Shadow-Boxing?

Sunday was a strange day. After the intensity of the Kilkenny game it was like watching a different sport and, yet again, a different team. Cork weren’t at the races at all. They looked tired, listless, frustrated, beaten. Almost everything that made them look good last week was absent in Thurles. In the end they were flattered by the twelve-point defeat. There was a much bigger gap between the teams than that, and it was only because Cork managed to answer Tipp’s goals immediately with goals of their own that prevented this from being a total annihilation. It was a long seventy minutes.

There was a lot of head-scratching as we headed towards the dog track afterwards. My brother managed to sum up what we were all thinking when he declared that Cork simply ‘cannot be that bad.’ You’d have to think, or at least desperately hope, that he’s right. There’s no doubt that we’re a long way from what we once were, that we’re a long way from being genuine contenders, that we lack a lot of things (enough ball winning forwards, for example), but we can’t be that bad.

I thought that Cork needed to back up the Kilkenny performance with more of the same against Tipp. It seems the management thought differently and looking at the bigger picture, maybe they’re right. Pat Hartnett said afterwards that they trained hard during the week and you could see this in the players’ performances. Luke O’Farrell and Conor O’Sullivan were the only Cork players who didn’t seem to be leaden-footed. Even the normally energetic Bill Cooper was puffing after twenty minutes. Stephen McDonnell only seemed to wake up when he saw Seamus Callanan.

It was the arrival of Callanan that helped me to put a lid on the gut-wrenching disappointment. It made me question how many of the Cork players on display would be back on May 22nd. Nine or ten maybe. Of course Tipp have players to come back too and the thought of the Bonnar Maher attacking the middle of the Cork defence that has been on display during the league was genuinely frightening. We need to find someone to match Michael Breen at midfield too. He was excellent and is only going to get better. In the end this game was more important to Tipp than it was to Cork and once they found their groove after half-time it was curtains.

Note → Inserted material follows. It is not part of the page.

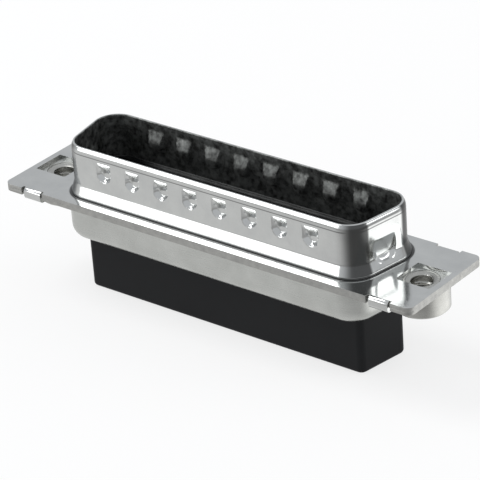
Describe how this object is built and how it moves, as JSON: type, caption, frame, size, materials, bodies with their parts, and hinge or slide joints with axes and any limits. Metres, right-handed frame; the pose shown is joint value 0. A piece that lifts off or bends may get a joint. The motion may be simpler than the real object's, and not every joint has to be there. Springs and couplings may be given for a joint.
{
  "type": "d-sub connector",
  "caption": "Male crimp-type D-shaped connector housing with dimpled metal shell, flange with threaded inserts and black insulator, without contacts.",
  "frame": {"origin": "centre of the flange in plan, at the rear face of the insulator on which the connector stands", "axes": "+X along the flange, +Z out of the mating mouth, +Y towards the long side of the D"},
  "size_m": [0.053, 0.0126, 0.0174],
  "materials": {
    "plated_steel_front": "bright tin plate, polished by drawing",
    "plated_steel_rear": "bright tin plate, slightly duller than the front",
    "insert_metal": "turned and plated",
    "black_plastic": "matte glass-filled moulding",
    "clip_metal": "thin spring strip"
  },
  "bodies": {
    "root": {"front_shell": "plated_steel_front", "rear_shell": "plated_steel_rear", "front_insulator": "black_plastic", "rear_insulator": "black_plastic", "insert_left": "insert_metal", "insert_right": "insert_metal", "clip_01": "clip_metal", "clip_02": "clip_metal", "clip_03": "clip_metal", "clip_04": "clip_metal", "clip_05": "clip_metal", "clip_06": "clip_metal", "clip_07": "clip_metal", "clip_08": "clip_metal", "clip_09": "clip_metal", "clip_10": "clip_metal", "clip_11": "clip_metal", "clip_12": "clip_metal", "clip_13": "clip_metal", "clip_14": "clip_metal", "clip_15": "clip_metal", "clip_16": "clip_metal", "clip_17": "clip_metal", "clip_18": "clip_metal", "clip_19": "clip_metal", "clip_20": "clip_metal", "clip_21": "clip_metal", "clip_22": "clip_metal", "clip_23": "clip_metal", "clip_24": "clip_metal", "clip_25": "clip_metal"}
  },
  "joints": []
}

There was a lot of talk before the game about Cork finding some level of consistency, however, the only consistency that this league campaign has brought is comprehensive defeat. The concession of 9-118 in just five games is astonishing. And it could have been more. Whatever Cork are doing, they’re certainly not building from the back. Only the 2-22 scored against Kilkenny could be considered enough to give yourself a chance of winning a match. Yet, we’re still not relegated. Not yet anyway.

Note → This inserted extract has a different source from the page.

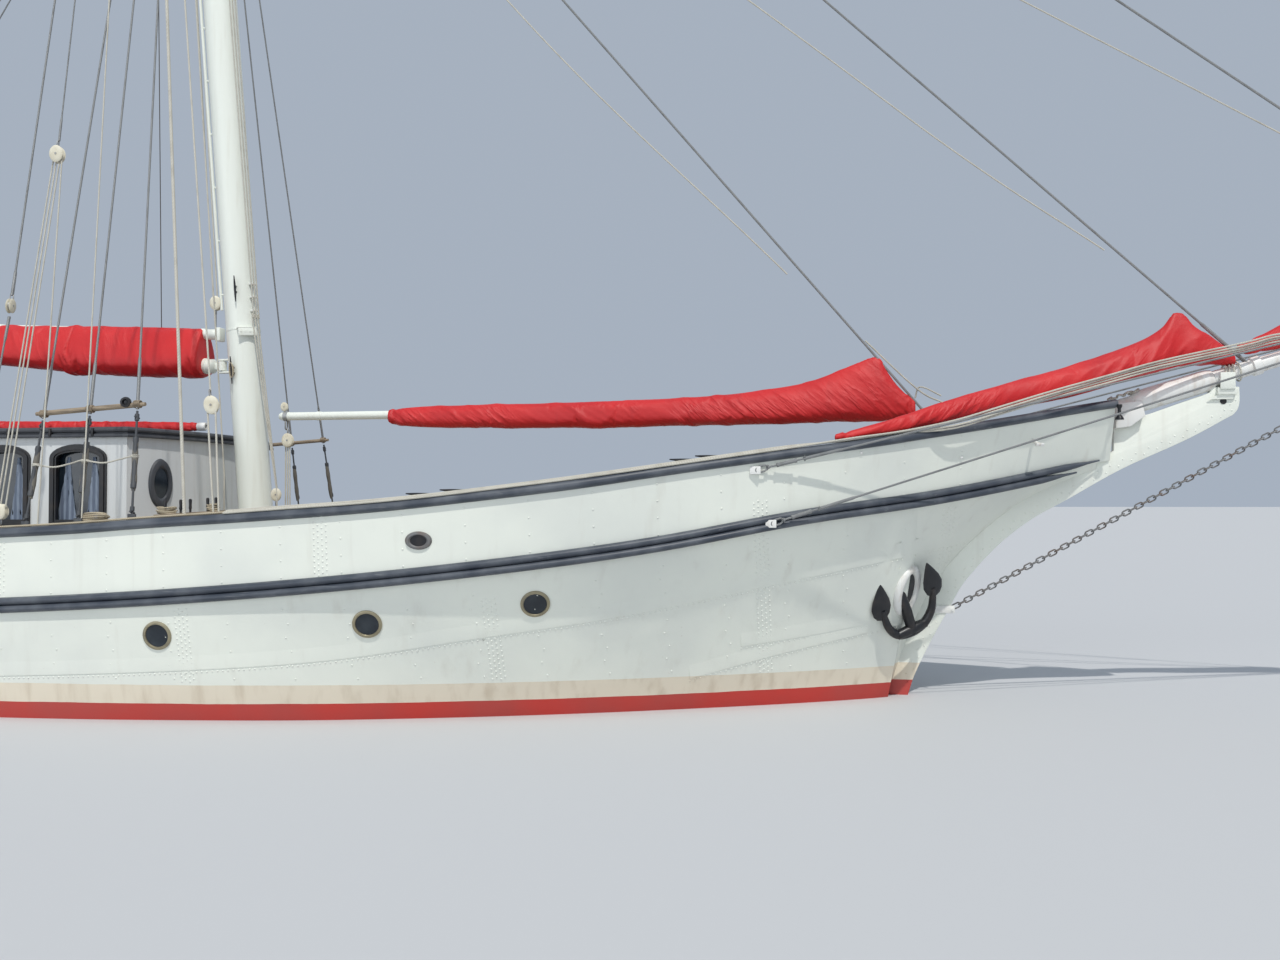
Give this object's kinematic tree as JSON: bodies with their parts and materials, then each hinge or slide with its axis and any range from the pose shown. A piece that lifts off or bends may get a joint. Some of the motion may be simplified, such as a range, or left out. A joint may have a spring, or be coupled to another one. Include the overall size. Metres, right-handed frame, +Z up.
{
  "type": "two-masted gaff schooner",
  "caption": "Sailing schooner with a riveted steel clipper hull, long keel, two pole masts, furled sails on booms, deckhouses, anchors, rudder and propeller.",
  "frame": {"origin": "on the centreline at the waterline, halfway along the waterline's length", "axes": "+X to the bow, +Y to port, +Z up"},
  "size_m": [35.3218, 6.62, 23.8],
  "materials": {
    "hull": "satin enamel, weathered",
    "antifoul": "matt antifouling",
    "grey": "satin enamel",
    "teak": "bare weathered teak",
    "white": "gloss enamel",
    "red": "woven acrylic sail cover",
    "steel": "galvanised, tarred",
    "black": "black paint",
    "bronze": "cast bronze",
    "glass": "clear, dark behind",
    "varnish": "varnished"
  },
  "bodies": {
    "hull": {"anchor_port": "black", "anchor_starboard": "black", "awning_roll": "red", "bobstay": "steel", "bowsprit": "white", "bowsprit_guys_port": "steel", "bowsprit_guys_starboard": "steel", "bulwark_port": "hull", "bulwark_starboard": "hull", "bulwark_stern": "hull", "cabin_roof": "grey", "cabin_walls": "white", "cap_rail_port": "grey", "cap_rail_starboard": "grey", "cap_rail_stern": "grey", "cutwater": "hull", "deck": "teak", "fore_shrouds_port": "steel", "fore_shrouds_starboard": "steel", "fore_stay": "steel", "foremast": "white", "gear_box": "varnish", "hatch_coaming": "varnish", "hull": "hull", "jib_cover": "red", "jib_stay": "steel", "keel": "antifoul", "main_shrouds_port": "steel", "main_shrouds_starboard": "steel", "mainmast": "white", "outer_jib_cover": "red", "outer_jib_stay": "steel", "rub_strake_port": "grey", "rub_strake_starboard": "grey", "saloon_glass_port": "glass", "saloon_glass_starboard": "glass", "saloon_roof": "grey", "saloon_walls": "white", "staysail_boom_post": "white", "triatic_stay": "steel", "windlass_frame": "grey"},
    "fore_sail_gear": {"fore_boom": "white", "fore_gaff": "white", "fore_sail_cover": "red"},
    "main_sail_gear": {"main_boom": "white", "main_gaff": "white", "main_sail_cover": "red"},
    "staysail_gear": {"staysail_boom": "white", "staysail_cover": "red"},
    "rudder": {"rudder": "antifoul"},
    "propeller": {"propeller": "bronze"},
    "steering_wheel": {"steering_wheel": "varnish"},
    "saloon_door": {"saloon_door": "varnish"},
    "cabin_door": {"cabin_door": "varnish"},
    "hatch_lid": {"hatch_lid": "varnish"},
    "windlass_drum": {"windlass_drum": "black"}
  },
  "joints": [
    {"name": "fore_boom_swing", "type": "hinge", "parent": "hull", "child": "fore_sail_gear", "pos_m": [3.6894, 0, 4.06], "axis": [0, 0, 1], "range_deg": [-60, 60]},
    {"name": "main_boom_swing", "type": "hinge", "parent": "hull", "child": "main_sail_gear", "pos_m": [-5.1716, 0, 4.06], "axis": [0, 0, 1], "range_deg": [-60, 60]},
    {"name": "staysail_boom_swing", "type": "hinge", "parent": "hull", "child": "staysail_gear", "pos_m": [12.52, 0, 3.385], "axis": [0, 0, 1], "range_deg": [-45, 45]},
    {"name": "rudder_turn", "type": "hinge", "parent": "hull", "child": "rudder", "pos_m": [-11.06, 0, -1.7], "axis": [0, 0, 1], "range_deg": [-35, 35]},
    {"name": "wheel_turn", "type": "hinge", "parent": "hull", "child": "steering_wheel", "pos_m": [-10.56, 0, 2.29], "axis": [1, 0, 0], "range_deg": [-525, 525]},
    {"name": "propeller_spin", "type": "hinge", "parent": "hull", "child": "propeller", "pos_m": [-10.52, 0, -1.72], "axis": [1, 0, 0], "continuous": true},
    {"name": "windlass_spin", "type": "hinge", "parent": "hull", "child": "windlass_drum", "pos_m": [11.15, 0, 2.66], "axis": [0, 1, 0], "continuous": true},
    {"name": "saloon_door_swing", "type": "hinge", "parent": "hull", "child": "saloon_door", "pos_m": [-2.319, 0.364, 2.08], "axis": [0, 0, 1], "range_deg": [-150, 0]},
    {"name": "cabin_door_swing", "type": "hinge", "parent": "hull", "child": "cabin_door", "pos_m": [-8.619, 0.334, 1.83], "axis": [0, 0, 1], "range_deg": [-150, 0]},
    {"name": "hatch_lid_swing", "type": "hinge", "parent": "hull", "child": "hatch_lid", "pos_m": [9.187, 0, 2.104], "axis": [0, 1, 0], "range_deg": [0, 100]}
  ],
  "couplings": [
    {"joint": "wheel_turn", "follows": "rudder_turn", "ratio": 15}
  ]
}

So the league will end where it started, with a trip to Galway. Cork shouldn’t have this chance really, but they do. They have the advantage of going into it with zero expectations. All the evidence points to a reasonably comfortable Galway victory. However, after the removal of Anthony Cunningham there’s genuine pressure on the Galway players. A post-coup relegation could set things off there again. March is much too early for terminal despair. Another non-performance and April mightn’t be. Are we really this bad or is there a rope-a-dope of Zairean proportions being planned? This time, the season really starts in Galway.